# Your goal
Return all of the entries exactly, with nothing added or left out.

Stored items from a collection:
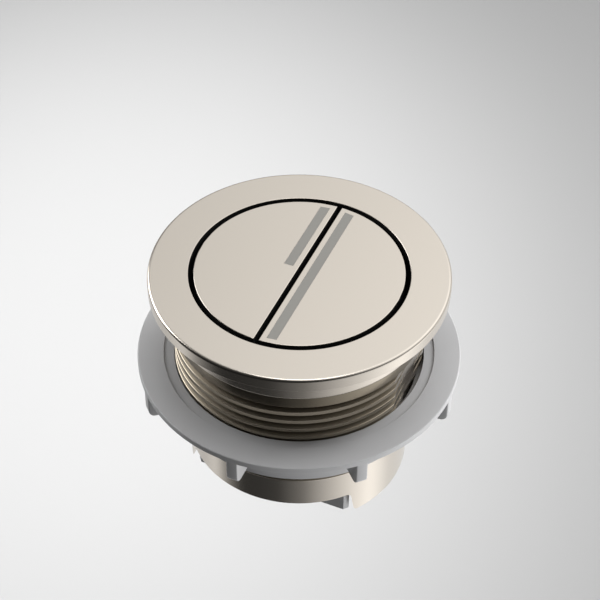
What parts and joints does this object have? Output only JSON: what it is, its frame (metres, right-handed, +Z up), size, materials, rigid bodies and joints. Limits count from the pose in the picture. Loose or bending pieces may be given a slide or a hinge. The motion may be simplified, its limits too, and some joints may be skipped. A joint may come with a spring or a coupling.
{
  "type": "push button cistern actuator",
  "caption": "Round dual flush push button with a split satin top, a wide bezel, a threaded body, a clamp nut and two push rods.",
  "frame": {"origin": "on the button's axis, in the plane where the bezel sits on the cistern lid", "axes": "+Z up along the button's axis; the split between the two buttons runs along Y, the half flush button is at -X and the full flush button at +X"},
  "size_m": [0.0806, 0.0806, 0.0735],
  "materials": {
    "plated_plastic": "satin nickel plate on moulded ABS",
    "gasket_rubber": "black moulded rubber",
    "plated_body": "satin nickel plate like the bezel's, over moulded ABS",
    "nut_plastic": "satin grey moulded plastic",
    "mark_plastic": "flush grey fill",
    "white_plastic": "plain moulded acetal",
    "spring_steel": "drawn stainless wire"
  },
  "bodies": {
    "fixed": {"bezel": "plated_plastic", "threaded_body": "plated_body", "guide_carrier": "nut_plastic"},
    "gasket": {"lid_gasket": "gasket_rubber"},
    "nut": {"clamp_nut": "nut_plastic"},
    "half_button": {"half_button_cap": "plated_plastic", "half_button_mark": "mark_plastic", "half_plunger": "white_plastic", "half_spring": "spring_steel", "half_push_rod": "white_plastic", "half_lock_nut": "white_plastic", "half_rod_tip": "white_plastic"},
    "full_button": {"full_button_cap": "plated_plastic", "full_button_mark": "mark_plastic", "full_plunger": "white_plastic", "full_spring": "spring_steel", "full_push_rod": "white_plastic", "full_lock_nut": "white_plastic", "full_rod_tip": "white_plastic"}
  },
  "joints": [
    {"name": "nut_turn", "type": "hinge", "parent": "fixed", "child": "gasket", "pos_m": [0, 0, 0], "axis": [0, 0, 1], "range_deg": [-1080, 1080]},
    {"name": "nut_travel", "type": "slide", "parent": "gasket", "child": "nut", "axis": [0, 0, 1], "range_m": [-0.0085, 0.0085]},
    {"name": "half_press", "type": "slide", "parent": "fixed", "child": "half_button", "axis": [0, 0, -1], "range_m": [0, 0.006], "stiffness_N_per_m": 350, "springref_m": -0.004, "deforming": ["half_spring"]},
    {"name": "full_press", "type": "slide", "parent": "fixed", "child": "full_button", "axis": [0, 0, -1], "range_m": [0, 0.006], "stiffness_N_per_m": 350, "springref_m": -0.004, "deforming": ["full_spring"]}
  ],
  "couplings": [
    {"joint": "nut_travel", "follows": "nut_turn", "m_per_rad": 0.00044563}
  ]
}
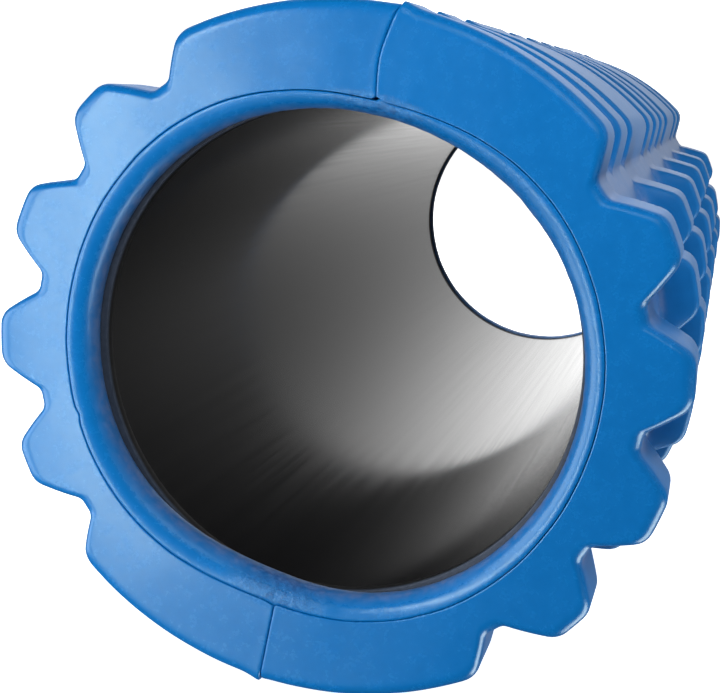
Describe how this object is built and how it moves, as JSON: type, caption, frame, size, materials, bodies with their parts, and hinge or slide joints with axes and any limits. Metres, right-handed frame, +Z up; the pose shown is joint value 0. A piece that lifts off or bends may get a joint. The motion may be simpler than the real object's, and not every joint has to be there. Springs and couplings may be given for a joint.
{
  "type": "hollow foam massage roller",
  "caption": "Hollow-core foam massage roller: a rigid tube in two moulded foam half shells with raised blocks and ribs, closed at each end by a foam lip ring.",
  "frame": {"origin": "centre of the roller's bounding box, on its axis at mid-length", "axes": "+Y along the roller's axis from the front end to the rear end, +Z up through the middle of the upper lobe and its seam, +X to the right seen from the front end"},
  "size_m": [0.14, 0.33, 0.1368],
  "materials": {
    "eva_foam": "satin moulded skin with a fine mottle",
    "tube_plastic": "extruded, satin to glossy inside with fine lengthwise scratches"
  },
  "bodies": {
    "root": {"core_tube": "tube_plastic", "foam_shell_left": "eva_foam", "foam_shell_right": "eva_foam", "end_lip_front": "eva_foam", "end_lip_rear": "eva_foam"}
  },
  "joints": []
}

# Answer to the exercise
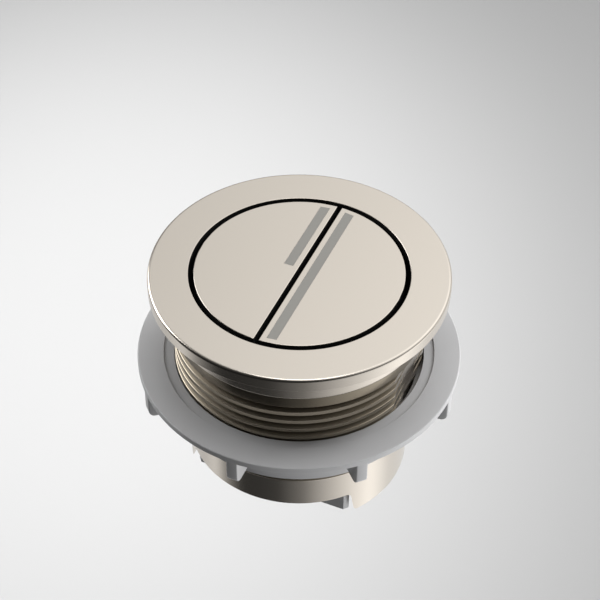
What parts and joints does this object have? Output only JSON: what it is, its frame (metres, right-handed, +Z up), size, materials, rigid bodies and joints. Limits count from the pose in the picture. Loose or bending pieces may be given a slide or a hinge. The motion may be simplified, its limits too, and some joints may be skipped. A joint may come with a spring or a coupling.
{
  "type": "push button cistern actuator",
  "caption": "Round dual flush push button with a split satin top, a wide bezel, a threaded body, a clamp nut and two push rods.",
  "frame": {"origin": "on the button's axis, in the plane where the bezel sits on the cistern lid", "axes": "+Z up along the button's axis; the split between the two buttons runs along Y, the half flush button is at -X and the full flush button at +X"},
  "size_m": [0.0806, 0.0806, 0.0735],
  "materials": {
    "plated_plastic": "satin nickel plate on moulded ABS",
    "gasket_rubber": "black moulded rubber",
    "plated_body": "satin nickel plate like the bezel's, over moulded ABS",
    "nut_plastic": "satin grey moulded plastic",
    "mark_plastic": "flush grey fill",
    "white_plastic": "plain moulded acetal",
    "spring_steel": "drawn stainless wire"
  },
  "bodies": {
    "fixed": {"bezel": "plated_plastic", "threaded_body": "plated_body", "guide_carrier": "nut_plastic"},
    "gasket": {"lid_gasket": "gasket_rubber"},
    "nut": {"clamp_nut": "nut_plastic"},
    "half_button": {"half_button_cap": "plated_plastic", "half_button_mark": "mark_plastic", "half_plunger": "white_plastic", "half_spring": "spring_steel", "half_push_rod": "white_plastic", "half_lock_nut": "white_plastic", "half_rod_tip": "white_plastic"},
    "full_button": {"full_button_cap": "plated_plastic", "full_button_mark": "mark_plastic", "full_plunger": "white_plastic", "full_spring": "spring_steel", "full_push_rod": "white_plastic", "full_lock_nut": "white_plastic", "full_rod_tip": "white_plastic"}
  },
  "joints": [
    {"name": "nut_turn", "type": "hinge", "parent": "fixed", "child": "gasket", "pos_m": [0, 0, 0], "axis": [0, 0, 1], "range_deg": [-1080, 1080]},
    {"name": "nut_travel", "type": "slide", "parent": "gasket", "child": "nut", "axis": [0, 0, 1], "range_m": [-0.0085, 0.0085]},
    {"name": "half_press", "type": "slide", "parent": "fixed", "child": "half_button", "axis": [0, 0, -1], "range_m": [0, 0.006], "stiffness_N_per_m": 350, "springref_m": -0.004, "deforming": ["half_spring"]},
    {"name": "full_press", "type": "slide", "parent": "fixed", "child": "full_button", "axis": [0, 0, -1], "range_m": [0, 0.006], "stiffness_N_per_m": 350, "springref_m": -0.004, "deforming": ["full_spring"]}
  ],
  "couplings": [
    {"joint": "nut_travel", "follows": "nut_turn", "m_per_rad": 0.00044563}
  ]
}
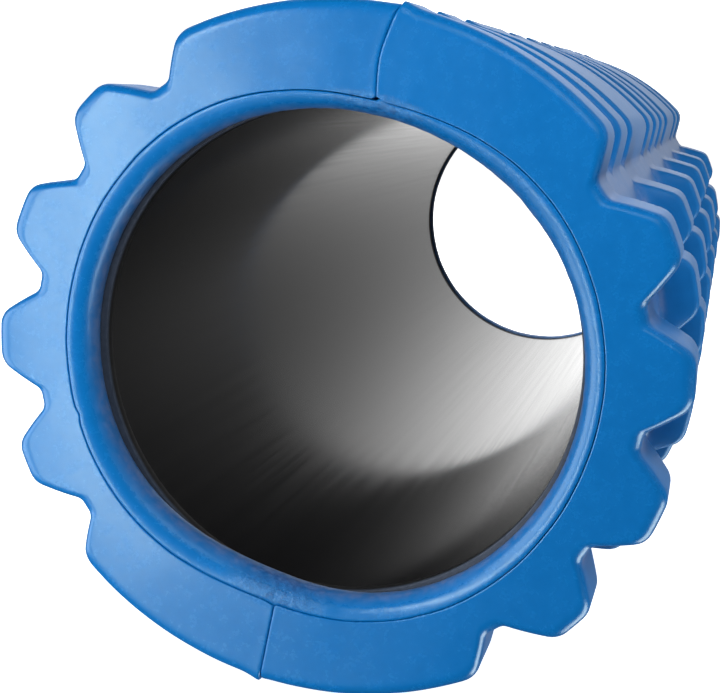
Describe how this object is built and how it moves, as JSON: type, caption, frame, size, materials, bodies with their parts, and hinge or slide joints with axes and any limits. Metres, right-handed frame, +Z up; the pose shown is joint value 0. A piece that lifts off or bends may get a joint. The motion may be simpler than the real object's, and not every joint has to be there. Springs and couplings may be given for a joint.
{
  "type": "hollow foam massage roller",
  "caption": "Hollow-core foam massage roller: a rigid tube in two moulded foam half shells with raised blocks and ribs, closed at each end by a foam lip ring.",
  "frame": {"origin": "centre of the roller's bounding box, on its axis at mid-length", "axes": "+Y along the roller's axis from the front end to the rear end, +Z up through the middle of the upper lobe and its seam, +X to the right seen from the front end"},
  "size_m": [0.14, 0.33, 0.1368],
  "materials": {
    "eva_foam": "satin moulded skin with a fine mottle",
    "tube_plastic": "extruded, satin to glossy inside with fine lengthwise scratches"
  },
  "bodies": {
    "root": {"core_tube": "tube_plastic", "foam_shell_left": "eva_foam", "foam_shell_right": "eva_foam", "end_lip_front": "eva_foam", "end_lip_rear": "eva_foam"}
  },
  "joints": []
}